My favorite Mechanical Turk requester was Content Galore. For a period of time they were paying $1.80 for 150 word encyclopedia style articles on MTurk. They would give you a name or a theme, such as “Burt Reynolds” or “Orlando, Florida”, you went away and did some basic research (looked it up in Wikipedia or another reputable source), wrote a summary of the information in your own words and submitted it. The articles were checked by other turkers and pretty much always accepted (at least in the experiences of my wife and I).
It was a great way of making money from home. Although there was the odd sparse period here and there, generally there was plenty of work to do. Content Galore were quick payers too – you would usually have your work accepted within a couple of hours, often almost instantly. The HITs would take me just over 10 minutes to complete, meaning that I could earn 20 dollars or more in just a couple of hours or so, which is pretty good by general MTurk standards. My wife could complete them even faster than me, often doing them in half the time that I could! Content Galore were great and I came to rely upon them, usually ignoring other MTurk HITs during that period.
But then something went wrong. My favorite MTurk requester disappeared for a long time, which wasn’t entirely unusual for them, but when they returned, something had changed. My wife noticed it first, she did three HITs for them straightaway, but to her shock had all three of them rejected! The pattern was repeated, with Content Galore disappearing again and returning, only to reject the HITs of my wife and I. It was bizarre, as we followed all the instructions and had done countless HITs for them previously without a single rejection. It resulted in our HIT approval ratings getting damaged and our time being wasted with no money in return.

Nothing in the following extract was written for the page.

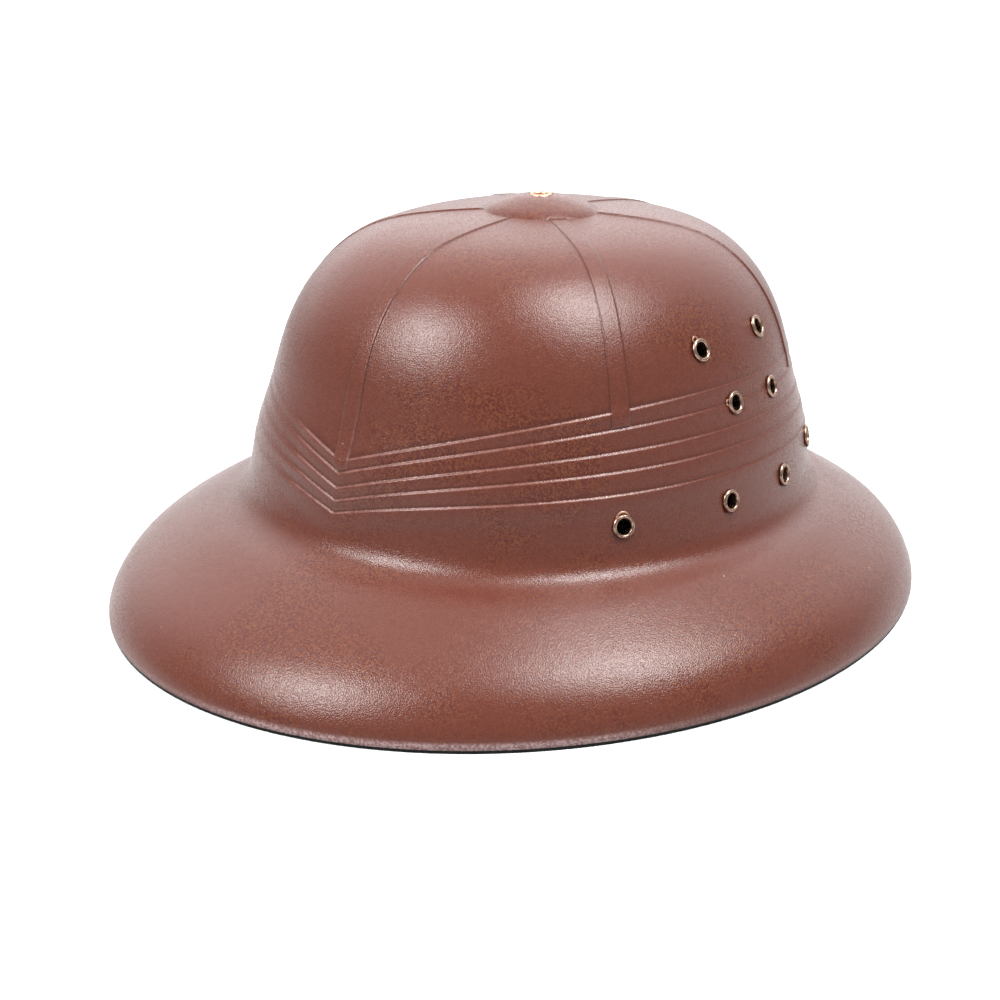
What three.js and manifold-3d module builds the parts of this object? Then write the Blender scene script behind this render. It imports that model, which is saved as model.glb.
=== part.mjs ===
// Pith helmet of pressed fibre: a hollow shell with seam tapes, pleats and a top boss, and rolled brass eyelets.
// Millimetres, +Z up. The rim stands on z = 0, the front faces -Y and the wearer's left is +X.

import * as THREE from 'three';
import { mergeVertices } from 'three/addons/utils/BufferGeometryUtils.js';
import Module from 'manifold-3d';

const wasm = await Module();
wasm.setup();

// Brim: an oval with an upright lip that stands on the floor.
const brimLength = 324;
const brimWidth = 287.6;
const lipHeight = 3.8;

// Crown: a rounder oval, set back in the brim and leaning back a little.
const crownLength = 214.8;
const crownWidth = 193.6;
const footHeight = 45.8;
const crownHeight = 94.9;
const crownSetBack = 8.8;
const crownLean = 3.7;
const frontLift = 3.1;
const crownTaper = 0.04;
const crownSquareness = 2.14;

// The fibre itself.
const wall = 2.4;

// Raised seam tapes, which run from the boss over the top pleats and end at the next one.
const tapeCount = 6;
const tapeWidth = 6.2;
const tapeHeight = 0.45;
const tapeBevel = 0.4;
const crossedPleats = 1;

// Pleated band: each pleat's top edge is a small ledge.
const pleatDepth = 0.5;
const ledgeDrop = 0.5;

// Boss on the top of the crown.
const bossDiameter = 42.4;
const bossHeight = 4.6;

// Rolled eyelets and the seats that they are pressed into.
const eyeletBore = 5.3;
const eyeletMetal = 0.35;
const flangeDiameter = 8.4;
const flangeThickness = 0.9;
const backFlangeDiameter = 8;
const backFlangeThickness = 0.7;
const seatDepth = 0.3;
const bossSeatDepth = 0.9;
const clearance = 0.3;

// How finely the surfaces are cut into faces.
const fieldColumns = 5;
const upperRows = 6;
const brimRows = 9;
const innerCrownRows = 4;
const innerBrimRows = 6;
const eyeletSides = 12;

// Section of the crown from its top to its foot, as shares of its half size and its height.
const crownSection = [
  { radius: 0, height: 1 },
  { radius: 0.189, height: 0.989 },
  { radius: 0.532, height: 0.944 },
  { radius: 0.705, height: 0.86 },
  { radius: 0.821, height: 0.73 },
  { radius: 0.902, height: 0.55 },
  { radius: 0.95, height: 0.35 },
  { radius: 1, height: 0.15 },
];

// Section of the brim from the crown's foot to the lip, as shares of its reach and of its rise above the lip.
const brimSection = [
  { reach: 0.1, rise: 0.825 },
  { reach: 0.28, rise: 0.723 },
  { reach: 0.5, rise: 0.603 },
  { reach: 0.72, rise: 0.445 },
  { reach: 0.88, rise: 0.274 },
  { reach: 0.97, rise: 0.106 },
  { reach: 1, rise: 0 },
];

// Section of the boss, as shares of its radius and its height.
const bossSection = [
  { radius: 0, height: 1 },
  { radius: 0.3, height: 0.95 },
  { radius: 0.62, height: 0.68 },
  { radius: 0.86, height: 0.27 },
  { radius: 1, height: 0 },
];

// Pleats from the top one down: the height of each ledge at the front tip and at the side, as shares of the
// crown's height above its foot. A larger swing climbs from the tip to the side sooner.
const pleats = [
  { tip: 0.233, side: 0.476, swing: 2.3 },
  { tip: 0.19, side: 0.408, swing: 2.6 },
  { tip: 0.137, side: 0.326, swing: 3 },
  { tip: 0.092, side: 0.258, swing: 3.3 },
  { tip: 0.047, side: 0.179, swing: 3.7 },
];

// Eyelets on one side: degrees round from the front, and height as a share of the crown's.
const sideEyelets = [
  { name: 'upper_front', turn: 82.6, height: 0.61 },
  { name: 'upper_back', turn: 103.5, height: 0.624 },
  { name: 'middle_front', turn: 89.5, height: 0.4 },
  { name: 'middle_back', turn: 103.5, height: 0.4 },
  { name: 'lower_front', turn: 59.3, height: 0.062 },
  { name: 'lower_middle', turn: 84.5, height: 0.068 },
  { name: 'lower_back', turn: 101.9, height: 0.073 },
  { name: 'lower_last', turn: 121, height: 0.124 },
];

// Sizes that follow from the ones above.
const bossRadius = bossDiameter / 2;
const tapeStep = (2 * Math.PI) / tapeCount;
const tapeColumns = 5;
const columnStep = tapeStep / (tapeColumns + fieldColumns);
const barrelRadius = eyeletBore / 2 + eyeletMetal;
const meanCrownRadius = (crownLength + crownWidth) / 4;
const meanBrimRadius = (brimLength + brimWidth) / 4;
const sideTurn = Math.PI / 2;

const fibre = new THREE.MeshStandardMaterial({ color: 0x80503f, roughness: 0.42, metalness: 0 });
const brass = new THREE.MeshStandardMaterial({ color: 0xb98a5a, roughness: 0.3, metalness: 1 });

// The smooth section of crown and brim. Each point holds the crown's radius, the brim's reach and the height.
const section = new THREE.CatmullRomCurve3(
  [
    ...crownSection.map((row) => sectionPoint(row.radius, 0, footHeight + crownHeight * row.height)),
    ...brimSection.map((row) => sectionPoint(1, row.reach, lipHeight + (footHeight - lipHeight) * row.rise)),
  ],
  false,
  'centripetal',
);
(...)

The rumor was that unscrupulous turkers had been trying to cheat the system, including submitting work that had been spun (generated by special software, which turns out work that reads well to a computer but looks terrible to a native English speaker). Content Galore had responded by introducing their own software to check work in an attempt to spot the spinners and cheaters – but the software was overzealous and rejecting work from honest turkers as well as the cheats.
Content Galore disappeared and reappeared again and again. Every time that they returned, my wife or I would try doing a ‘test HIT’ to see if Content Galore had resolved their problems, but each time we did, the test HIT was rejected. My wife had one HIT rejected on the grounds that she had completed it faster than was humanly possible. Well, I was with her at the time and can vouch that she did the HIT according to all the instructions and produced a great piece of work, which was researched, read well and had been spell checked too, so I don’t know what was going on.
So nowadays, if I happen to come across a Content Galore HIT, I will ignore it. But working for them was good while it lasted.